The Enterprise Reality: Complexity Doesn’t Come From Kubernetes Alone
Most organizations don’t struggle because Kubernetes is hard; cluster deployment has matured. They struggle because Kubernetes and the surrounding ecosystem create an expanding operational surface area:
- Configuration drift becomes inevitable. Clusters diverge as people apply one-off fixes, install add-ons differently or tweak defaults to get something working just this once.
- Upgrades become a bespoke project. Every environment is an exception: Different configuration, versions, add-ons, constraints and risk tolerances.
- Access control is inconsistent. Some clusters are tied to the corporate identity provider; others are not. Some are locked down too tightly; others are overly permissive.
- Tool sprawl accumulates. Teams adopt different dashboards, scripts, GitOps flavors, policy tools and homegrown automation — often solving overlapping problems in incompatible ways.
- Day-2 operations remain fragile. Troubleshooting, rollback and incident response depend on tribal knowledge, not predictable processes.
In this environment, fleet management isn’t a nice-to-have. It becomes the only sustainable way to keep container platforms reliable as adoption expands across the business.
Fleet Management Means Treating Environments as Managed Systems, not Snowflakes
Many organizations manage container environments as a set of unique, bespoke systems. That approach works at small scale but breaks quickly in complex enterprises, especially as technical maturity increases over time.
Fleet management enables a consistent operating model instead:
- You define how environments should be operated (policies, access patterns, deployment guardrails, operational standards).
- You apply those standards consistently across groups of environments (production versus dev, cloud versus on-prem, edge versus central).
- You maintain alignment over time, even as clusters are created, modified, upgraded and decommissioned.
- You gain visibility into what is compliant and what is not, allowing for a phased approach to bring environments under control and into compliance.
This doesn’t mean every environment must be identical. It means environments become predictable, and deviations become intentional, visible and auditable.
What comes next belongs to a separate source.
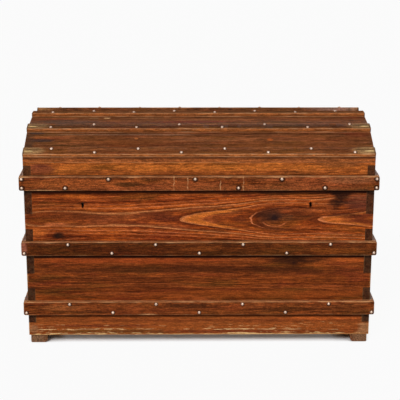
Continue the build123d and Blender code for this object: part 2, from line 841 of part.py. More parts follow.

In practice, fleet management becomes the discipline of achieving three outcomes across a heterogeneous landscape:
- Scalable governance
- Consistent operations
- Control that doesn’t compromise flexibility
The Missing Layer: An Operational Control Plane for Humans
Enterprises have strong patterns for application delivery — CI/CD, Git workflows, release management and change control. However, when it comes to operating container platforms themselves, many organizations lack a cohesive operational layer that is designed for human operators.
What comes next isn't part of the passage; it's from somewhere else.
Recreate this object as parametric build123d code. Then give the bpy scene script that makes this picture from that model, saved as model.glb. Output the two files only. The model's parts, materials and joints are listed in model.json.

This is where an operational control plane becomes valuable.
An operational control plane sits above container runtimes and Kubernetes distributions and provides a unified way to govern and operate environments across:
- On-prem, cloud and edge
- Kubernetes and non-Kubernetes container runtimes
- Perennial production clusters and ephemeral test/dev clusters
- High-bandwidth environments and low-bandwidth/intermittent connections
The goal is not to replace existing tooling. The goal is to standardize the operational model so that the organization can manage a fleet without requiring every team to build its own operational system.
What ‘Consistent Operations’ Looks Like in a Mixed Fleet
In real enterprise environments, consistent operations typically come down to a few concrete capabilities.
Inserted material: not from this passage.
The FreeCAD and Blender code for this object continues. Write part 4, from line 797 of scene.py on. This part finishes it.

1. Policy-Based Management Across Environment Groups
The only sustainable way to manage heterogeneity is to define policies once and apply them to sets of environments based on shared needs.
Common policy categories include:
- Access and permissions (who can do what and where)
- Security baselines (privileged workloads, namespace constraints, admission rules)
- Platform configuration guardrails (storage classes, external load balancer constraints, resource quotas)
- Registry and supply-chain constraints (where images can come from and under what rules)
This approach acknowledges reality: Edge clusters and production clusters should not be governed identically. They should be governed deliberately, using a consistent mechanism.
2. Unified Identity, RBAC and Auditability
Identity fragmentation is one of the fastest ways to lose control. Fleet operations require:
- Central authentication aligned to the corporate identity provider across all environments
- Consistent RBAC mapped to teams and responsibilities, no exceptions
- Comprehensive audit logs of changes, deployments and privileged actions
Auditability isn’t just compliance theater. It’s the foundation for reliable incident response and postmortems: Knowing what changed, when and by whom.
3. Standardized Deployment Workflows That Tolerate Constraints
Enterprises rarely get to choose a single deployment model. The fleet may include:
- Kubernetes manifests and Helm charts
- Compose-based deployments on standalone hosts
- Git-based definitions for repeatability and review
The operational need is less about standardizing formats and more about standardizing guardrails: Ensuring deployments are predictable, traceable and recoverable — especially in edge and restricted environments where always-on controllers, constant reconciliation or heavy tooling may be impractical.
4. Day-2 Control Without Ad Hoc Heroics
When an incident happens in a heterogeneous fleet, the challenge is often not how do we fix it? But how do we safely fix it across many environments without making things worse?
Consistent day-2 operations usually mean:
- A common operational view across environments
- Safe, permissioned actions (restart, scale, rollback) with accountability
- Reduced context switching between clusters and toolchains
This doesn’t replace observability stacks. It provides a first-line operational surface that helps teams respond quickly while staying controlled.
The Payoff: Scaling Containers Without Scaling Fragility
When enterprises adopt a fleet mindset supported by an operational control plane, the benefits tend to compound:
- Lower Operational Cost: Fewer bespoke tools and less manual toil
- Reduced Risk: Consistent access control, policies and audit trails
- Improved Reliability: Fewer outages caused by drift and undocumented changes
- Sustainable Adoption: Small teams can run complex platforms predictably
- Faster Delivery With Fewer Trade-Offs: Teams keep flexibility without sacrificing governance
Most importantly, platform operations shift from a collection of individual engineering projects into a consistent operational model across the breadth of the organization.
In a world where enterprises run a little bit of everything, fleet management isn’t about perfection. It’s about restoring control, predictability and consistent operations, wherever your containers run.